The two had remained in correspondence even after she moved on the Yale Law School, and he had advised her on organizing campus activism. But on July 8, 1971, the then-23-year-old Clinton—who was living in Berkeley, Calif., and interning at a left-wing law firm—penned a letter to Alinsky that paints their relationship in an entirely new light.

“When is that new book (Rules for Radicals) coming out—or has it come and I somehow missed the fulfillment of Revelation?” she wrote, referring to him simply as “Saul” in her letter. Her letter reached the Chicago-based organizer while he was on a trip to China, but his personal secretary, Georgia Harper, penned a quick reply.

“Since I know (Alinsky’s) feelings about you I took the liberty of opening your letter because I didn’t want something urgent to wait for two weeks,” she wrote. “And I’m glad I did.”

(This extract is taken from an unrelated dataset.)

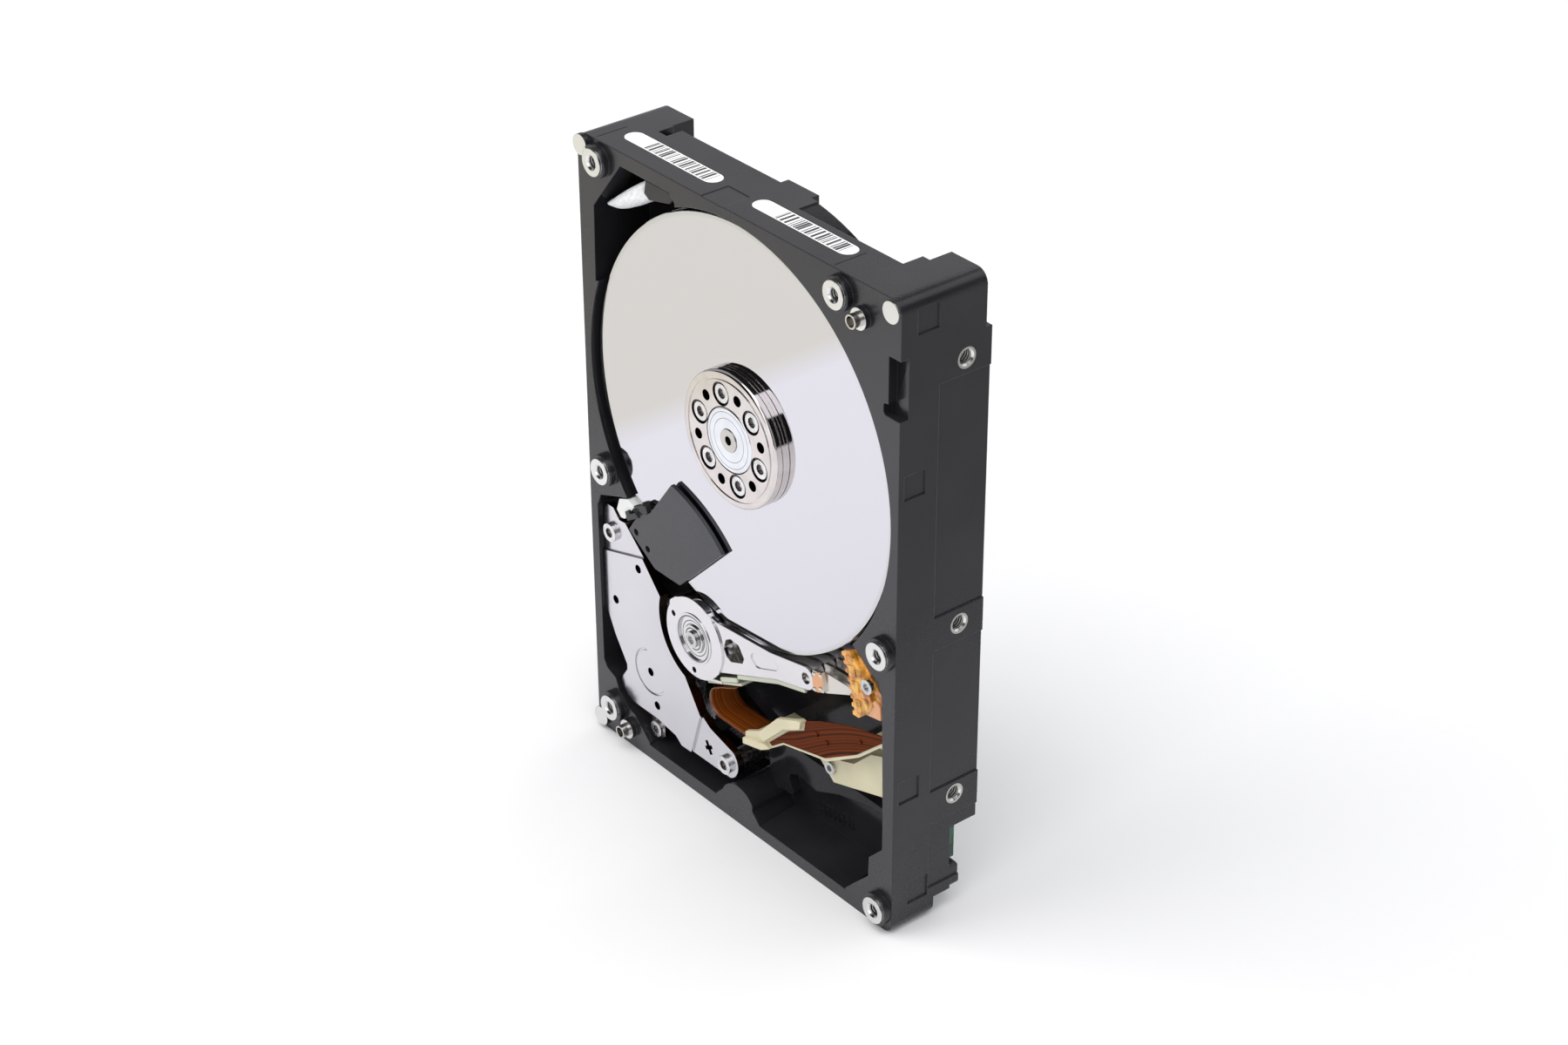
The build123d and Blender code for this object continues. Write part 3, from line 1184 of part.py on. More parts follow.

Clinton’s curious turn of phrase—”fulfillment of Revelation”—takes a more sinister connotation when applied to the context of Alinsky’s dedication to Rules for Radicals. It was his last book, and the culmination of his life’s work, published less than two years before he died.

“Lest we forget at least an over-the-shoulder acknowledgment to the very first radical: from all our legends, mythology, and history (and who is to know where mythology leaves off and history begins—or which is which), the first radical known to man who rebelled against the establishment and did it so effectively that he at least won his own kingdom—Lucifer.”

The next year, in one of his final interviews, he said, “Hell would be heaven for me.”